Now our options are: use solely hashes and comparison functions that are
side-channel safe(*) even without cryptographically random salts, or/and
require cryptographically random salts.  The latter hardens existing
software too - such as uses of strcmp() on password hashes in lots of
existing software.

(*) Not only constant-time, but also including approaches such as
https://www.isecpartners.com/blog/2011/february/double-hmac-verification.aspx
http://openwall.info/wiki/people/solar/algorithms/challenge-response-authentication#Timing-attacks
which can be easily applied to hash comparisons.

Another aspect is precomputation.  When salts are predictable, like in
your examples, an attacker may pre-hash a wordlist (or whatever) to the
expected salt(s) before actually obtaining a copy of the target system's
hashes.  Then they get usable cracked passwords sooner.  This is
probably not happening in practice yet(*), but it might be of comparable
likelihood to having a cache-timing attack mounted in practice.

(*) The situation with WPA-PSK SSIDs is similar, with rainbow tables
having been pre-generated for likely SSIDs, but it's not quite it yet.
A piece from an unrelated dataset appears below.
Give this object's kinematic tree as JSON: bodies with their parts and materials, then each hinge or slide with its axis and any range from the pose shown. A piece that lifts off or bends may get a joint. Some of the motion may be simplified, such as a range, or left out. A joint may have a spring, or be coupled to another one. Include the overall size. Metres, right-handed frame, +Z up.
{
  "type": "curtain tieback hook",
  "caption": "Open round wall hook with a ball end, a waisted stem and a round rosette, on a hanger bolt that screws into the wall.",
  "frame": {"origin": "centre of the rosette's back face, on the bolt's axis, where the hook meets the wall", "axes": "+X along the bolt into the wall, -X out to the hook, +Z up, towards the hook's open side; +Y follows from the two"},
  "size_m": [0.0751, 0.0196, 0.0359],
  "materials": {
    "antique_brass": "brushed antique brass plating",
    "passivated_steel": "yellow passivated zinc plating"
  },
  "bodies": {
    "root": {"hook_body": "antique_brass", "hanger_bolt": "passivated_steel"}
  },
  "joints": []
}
> As long as the salt does not repeat, your password hashing scheme should 
> be OK. (And even very rare exceptions of the same salt for two independent 
> passwords would not harm too much.) But to defeat the kind of side-channel 
> attacks we talk about, the salt would now have to be unpredictable for the 
> adversary. I.e., you would need a high-quality random source for to 
> generate your salts -- pretty much the same thing you would use for 
> generating secret keys.
> 
> (Well, not quite. But close. You might be happy with, say, a 80-bit enropy 
> salt, where you would expect your 128-bit key to have full 128-bit 
> entropy.)

Yes, something like that.  Here's Marsh Ray's attack on 12-bit salts:

http://lists.randombit.net/pipermail/cryptography/2011-December/001866.html
http://lists.randombit.net/pipermail/cryptography/2011-December/001874.html

> >However, a relevant question is: are we focusing on avoiding unlikely 
> >yet potentially fatal special cases, or are we trying to reduce the 
> >percentage of passwords that will get cracked in a more likely case?  I 
> >expect that answers will vary.
> 
> Agreed. The tradeoff, potentially a few more bits of pseudo-entropy for 

Yes, and we definitely should realize that potential in order for use of
a cache-timing unsafe scheme to make sense.  This is a reason why e.g.
original Argon isn't a good choice.

> all cases versus an almost total loss for some cases. This is precisely my 
> reason I wanted to discuss this.

It might be useful to keep in mind that there's always some risk of an
attacker just hitting the right password in a few tries. ;-)  Unlikely,
sure.  Possible, yes.

I am not taking sides.  Rather, I am being pragmatic, and since I am
replying to you I am emphasizing a point of view different from yours,
to make this discussion useful.

At this time, going from bcrypt to Catena for password hashing is
usually a downgrade.  Things might or might not be substantially
different in 5+ years from now, as faster attacks on bcrypt become
generally available and higher cost settings become usable by more
systems (this will play in favor of Catena and other schemes well suited
only for higher memory usage).  Right now, the target performance
figures are often in the thousands of requests/second/machine(*), and
side-channel attacks are by far not a top threat.

(*) Facebook's use of scrypt at 16 MB (so probably only around 1000/s
per 16-core machine) is a notable exception here.  I think their running
of scrypt on "frontends" (whatever this means) is key to this.